Jerusalem’s cultural decline has been blamed in recent years on its changing population. The Jewish secular middle class is departing in search of better jobs and more affordable housing, leaving the city to the surging haredi Orthodox population, the Arabs and the wealthy but absentee Diaspora Jews who own apartments here but leave them vacant most of the year.

City officials say a shrinking tax base has made it difficult to fund cultural projects more generously.

Shulov, the painter, says city government isn’t doing enough to promote artistic culture.

“The city talks about how important culture is in Jerusalem, but it does not invest in its artists by finding solutions for us who have problems trying to find work and have studios,” she said.
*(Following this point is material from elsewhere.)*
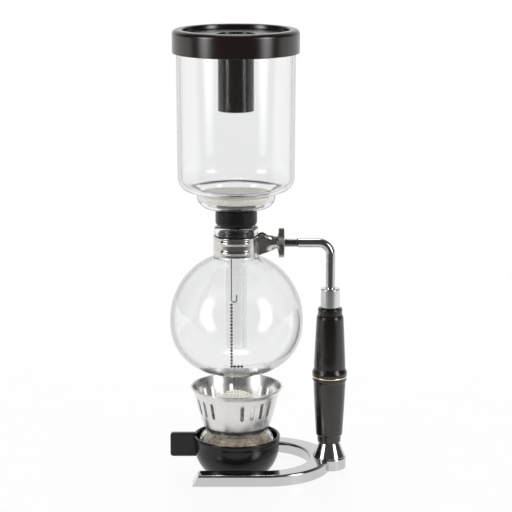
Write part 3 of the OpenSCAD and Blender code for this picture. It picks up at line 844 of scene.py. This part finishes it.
chain_low, chain_high = (corner * 1000 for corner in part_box("bead_chain"))
bead_r, bead_pitch, pin_r, inset = 1.08, 2.6, 0.2, 1.1
chain_x = chain_low.x + inset
floor_z = chain_low.z + inset
hanging = round((chain_high.z - inset - floor_z) / bead_pitch)
tail = round((chain_high.x - inset - chain_x) / bead_pitch)
route = [(chain_x, chain_high.z - inset - i * bead_pitch) for i in range(hanging + 1)]
route += [(chain_x + i * bead_pitch, floor_z) for i in range(1, tail + 1)]
bm = bmesh.new()
for (x0, height0), (x1, height1) in zip(route, route[1:]):
    pin = bmesh.ops.create_cone(bm, segments=6, radius1=pin_r, radius2=pin_r, depth=bead_pitch)["verts"]
    if height0 == height1:
        bmesh.ops.rotate(bm, matrix=Matrix.Rotation(math.pi / 2, 3, "Y"), verts=pin)
    bmesh.ops.translate(bm, vec=((x0 + x1) / 2, 0, (height0 + height1) / 2), verts=pin)
for x, height in route:
    bead = bmesh.ops.create_uvsphere(bm, u_segments=16, v_segments=10, radius=bead_r)["verts"]
    bmesh.ops.translate(bm, vec=(x, 0, height), verts=bead)
new_piece("ball_chain", bm, dull, "filter", "bead_chain", 60)

# ---------------------------------------------------------------------------
# Burner holder
# The holder is a cup of smooth black heat-proof plastic, moulded in one piece with a rounded lip and
# a flat tab to hold it by. The glass spirit pot sits loose in it.

bakelite, bakelite_shader = material("black_bakelite", Specular_IOR_Level=0.3)
moulded = cloudy(bakelite, 1200, detail=2)
wire_to(bakelite, tinted(bakelite, cloudy(bakelite, 40), (0.0035, 0.0034, 0.0036), (0.0070, 0.0069, 0.0070)),
        bakelite_shader, "Base Color")
wire_to(bakelite, between(bakelite, cloudy(bakelite, 90), 0.16, 0.24), bakelite_shader, "Roughness")
dented(bakelite, bakelite_shader, moulded, 0.00003, 0.5)

holder_low, holder_high = (corner * 1000 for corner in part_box("burner_holder"))
lip_r = holder_high.x - glass_mm
cup = turned([(0, 0.7), (23.5, 0.7, 0.4), (24.0, 0.0, 0.3), (25.6, 0.0, 0.5), (31.2, 7.5, 6), (32.6, 16, 6),
              (lip_r - 0.5, 21.5, 2), (lip_r, 24.0, 1.0), (lip_r, 26.6, 1.1), (lip_r - 2.4, 26.6, 1.1),
              (lip_r - 2.6, 20, 1), (30.2, 10, 4), (24.4, 3.0, 4), (0, 3.0)], glass_mm, steps=128)
tab = bmesh.new()
bmesh.ops.create_cube(tab, size=1)
tab_x0, tab_x1, tab_z0, tab_z1, tab_thick = holder_low.x, glass_mm - 30.9, 9.5, 28.0, 5
for vert in tab.verts:
    vert.co.x = tab_x0 if vert.co.x < 0 else tab_x1
    vert.co.y *= tab_thick
    vert.co.z = tab_z0 if vert.co.z < 0 else tab_z1
bevel(tab, [e for e in tab.edges if all(abs(v.co.x - tab_x0) < 0.1 for v in e.verts)
            and abs(e.verts[0].co.y - e.verts[1].co.y) > 1], 2.2, 6)
bevel(tab, [e for e in tab.edges if e.calc_face_angle(0) > 0.9 and min(v.co.x for v in e.verts) < tab_x1 - 1],
      0.8, 3)
cup = cut(cup, tab, "UNION")
new_piece("burner_cup", cup, bakelite, "burner", "burner_holder")

# ---------------------------------------------------------------------------
# Spirit pot
# The pot is pressed glass with a low shoulder. Its short neck takes the wick holder and carries the
# wind screen.

pot_low, pot_high = heights("lamp_pot")
pot = turned([(0, pot_low)] + [(21.5, pot_low, 1.0), (27.5, pot_low + 3.5, 2.5), (29.5, pot_low + 10, 3),
             (29.5, 23.0, 3), (27.0, 27.6, 3), (22, 29.6, 3), (14.8, 30.2, 1.0), (12.9, 31.6, 0.8),
             (12.9, pot_high, 0.7), (11.0, pot_high, 0.7), (11.0, 29.4, 1.2), (22, 27.4, 3), (26, 24.5, 3),
             (27.6, 21, 3), (27.6, pot_low + 10.4, 3), (25.4, pot_low + 5, 2), (20.5, pot_low + 2.4, 1),
             (0, pot_low + 2.4)], glass_mm, steps=128)
new_piece("spirit_pot", pot, glass, "burner", "lamp_pot")

# ---------------------------------------------------------------------------
# Wick
# A tube of stainless steel with a flange holds a thick bundle of soft cotton yarn. Above the tube
# the yarns spread into a tuft.

holder_z0, holder_z1 = heights("wick_holder")
tube = turned([(9.8, holder_z0, 0.2), (10.6, holder_z0, 0.2), (10.6, 35.3), (14.2, 35.3, 0.3),
               (14.2, 36.2, 0.4), (10.7, 36.2, 0.5), (10.6, holder_z1 - 0.8, 0.3), (11.1, holder_z1, 0.4),
               (9.8, holder_z1, 0.3)], glass_mm, steps=96)
new_piece("wick_tube", tube, stainless, "wick", "wick_holder")

wick_low, wick_top = heights("wick")
yarn_r, ring_step, bundle_r = 1.15, 1.75, 8.4
yarn_foot, flare_z, levels = 44, 49.5, 8
dome_drop, flare = 3.8, 2.9
bm = bmesh.new()
for ring_number in range(6):
    radius = ring_step * ring_number
    count = max(1, round(math.tau * radius / 1.9))
    for number in range(count):
        turn = math.tau * (number + 0.5 * (ring_number % 2)) / count
        across = Vector((math.cos(turn), math.sin(turn), 0))
        spread = ring_number / 5
        wander = noise.noise(Vector((ring_number * 3.1, number * 1.7, 0.4)))
        top = wick_top - 1.2 - dome_drop * spread ** 2.2 + 0.8 * wander
        ring = bmesh.ops.create_circle(bm, cap_ends=True, segments=7, radius=yarn_r)["verts"]
        faces = [f for f in bm.faces if all(v in ring for v in f.verts)]
        bmesh.ops.translate(bm, vec=across * min(radius, bundle_r) + Vector((0, 0, yarn_foot)), verts=ring)
        for level in range(1, levels + 1):
            z = yarn_foot + (top - yarn_foot) * level / levels
            grown = bmesh.ops.extrude_face_region(bm, geom=faces)
            bmesh.ops.delete(bm, geom=faces, context="FACES_ONLY")
            faces = [g for g in grown["geom"] if isinstance(g, bmesh.types.BMFace)]
            moved = [g for g in grown["geom"] if isinstance(g, bmesh.types.BMVert)]
            middle = sum((v.co for v in moved), Vector()) / len(moved)
            open_out = min(1.0, max(0.0, (z - flare_z) / 5)) ** 1.3 * flare * spread
            place = across * (min(radius, bundle_r) + open_out) + Vector((0, 0, z))
            place += Vector((noise.noise(Vector((turn * 4, z * 0.3, ring_number))),
                             noise.noise(Vector((z * 0.3, turn * 4, ring_number + 9))), 0)) * 0.5
            shrink = 0.72 if level == levels else 1.03
            for vert in moved:
                vert.co = place + (vert.co - middle) * shrink
bmesh.ops.translate(bm, vec=(glass_mm, 0, 0), verts=bm.verts)
core = turned([(0, wick_low), (8.4, wick_low, 0.8), (9.5, wick_low + 4, 1), (9.5, 50, 0.5), (0, 50)],
              glass_mm, steps=48)
core_mesh = bpy.data.meshes.new("work")
core.to_mesh(core_mesh)
core.free()
bm.from_mesh(core_mesh)
bpy.data.meshes.remove(core_mesh)
new_piece("cotton_wick", bm, yarn, "wick", "wick", 70)

# ---------------------------------------------------------------------------
# Pot filling
# Loose cotton is packed in the pot round the foot of the wick, where it soaks up the spirit.

soaked, soaked_shader = material("soaked_cotton", Roughness=0.8, Sheen_Weight=0.3, Specular_IOR_Level=0.3)
tangle = cloudy(soaked, 260, (1, 1, 2.5), 7, 0.7)
wire_to(soaked, tinted(soaked, tangle, (0.20, 0.13, 0.075), (0.72, 0.62, 0.47), 0.32, 0.66), soaked_shader,
        "Base Color")
dented(soaked, soaked_shader, tangle, 0.0008)

lumps_per_mm, lump_depth = 0.35, 0.5
filling = turned([(10.9, pot_low + 2.9, 0.5), (20, pot_low + 3.2, 3), (25.6, pot_low + 9, 4), (26.4, 20.5, 3),
                  (23.5, 24.8, 2), (14, 27.2, 2), (11.9, 26.8, 0.3), (11.9, 20, 1), (10.9, 17, 1)], steps=160)
bmesh.ops.subdivide_edges(filling, edges=[e for e in filling.edges if e.calc_length() > 2.2], cuts=2)
for vert in filling.verts:
    lump = noise.fractal(vert.co * lumps_per_mm, 0.6, 2.2, 4) * lump_depth
    vert.co += Vector((vert.co.x, vert.co.y, 0)).normalized() * min(0.5, lump) * 0.6
    vert.co.z += min(0.6, lump) * 0.7
bmesh.ops.translate(filling, vec=(glass_mm, 0, 0), verts=filling.verts)
packing = new_piece("cotton_filling", filling, soaked, "burner")

# ---------------------------------------------------------------------------
# Wind screen
# A cup of thin stainless sheet, deep drawn, with a rolled rim and an open bottom that sits round the
# pot's neck. Air comes in through four groups of punched upright slots.

satin_steel, satin_steel_shader = material("satin_stainless", Metallic=1.0)
drawn = cloudy(satin_steel, 260, (1, 1, 0.12), 5)
wire_to(satin_steel, tinted(satin_steel, drawn, (0.68, 0.67, 0.66), (0.76, 0.75, 0.74)), satin_steel_shader,
        "Base Color")
wire_to(satin_steel, between(satin_steel, drawn, 0.25, 0.32), satin_steel_shader, "Roughness")
dented(satin_steel, satin_steel_shader, drawn, 0.000006, 0.4)

screen_z0, screen_z1 = heights("wind_screen")
screen_r = (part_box("wind_screen")[1].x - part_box("wind_screen")[0].x) * 500
gauge, screen_bore_r = 0.7, 21.0
slot_width, slot_height, slot_round, slot_z = 2.8, 13.2, 1.38, 51.6
first_slot, slot_step, slots_in_group = -81.5, 15, 4
cup = turned([(screen_bore_r, screen_z0, 0.1), (22.4, screen_z0, 1.2), (25.2, screen_z0 + 3.4, 2.5),
              (29.2, 47, 8), (30.9, 55.6, 6), (32.9, 61.8, 3), (34.3, screen_z1 - 1.2, 0.4),
              (screen_r, screen_z1 - 0.9, 0.4), (screen_r, screen_z1, 0.4), (33.9, screen_z1, 0.3),
              (32.2, 62.0, 3), (30.2, 55.8, 6), (28.5, 47.2, 8), (24.5, screen_z0 + 3.8, 2),
              (22.2, screen_z0 + gauge, 1), (screen_bore_r, screen_z0 + gauge, 0.1)], glass_mm, steps=160)
cutters = bmesh.new()
for group in range(4):
    for number in range(slots_in_group):
        punch = bmesh.ops.create_cube(cutters, size=1)["verts"]
        bmesh.ops.scale(cutters, vec=(20, slot_width, slot_height), verts=punch)
        upright = [e for e in {edge for v in punch for edge in v.link_edges}
                   if abs(e.verts[0].co.x - e.verts[1].co.x) > 10]
        made = bmesh.ops.bevel(cutters, geom=upright, offset=slot_round, offset_type="OFFSET", segments=5,
                               profile=0.5, affect="EDGES", material=-1)
        whole = list({v for f in made["faces"] for v in f.verts} | {v for v in punch if v.is_valid})
        bmesh.ops.translate(cutters, vec=(32, 0, slot_z), verts=whole)
        turn = math.radians(first_slot + 90 * group + slot_step * number)
        bmesh.ops.rotate(cutters, matrix=Matrix.Rotation(turn, 3, "Z"), verts=whole)
bmesh.ops.translate(cutters, vec=(glass_mm, 0, 0), verts=cutters.verts)
cup = cut(cup, cutters, "DIFFERENCE")
new_piece("slotted_screen", cup, satin_steel, "screen", "wind_screen")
Shulov is one of the organizers of an arts festival now in its third year called Manofim, which was initiated by a group of Jerusalem artists and galleries in an effort  to map out the city’s art scene. The festival is scattered throughout various neighborhoods, making it more accessible for Israelis and tourists.

Some other Jerusalem hot spots:

Jerusalem Artists’ House, a public gallery, is housed in the original Bezalel Art Academy and is open daily.

Tower of David, a museum of the history of Jerusalem, is housed in what was once a crusader fortress. It also features a high-tech light show several times a week that retells the city’s history and a recently renovated performing arts space in the Kishle, the site of a former Ottoman prison.

Museum on the Seam deals with socio-political contemporary art to explore the regional conflict in a different way.

Lev Smadar is a small independent movie theater much beloved by locals in the Emek Rafaim neighborhood. 

Cinemetheque is an art movie house and home to the annual Jerusalem International Film Festival. Recently renovated, it overlooks the Old City walls.

Yellow Submarine is a favorite music venue in the city.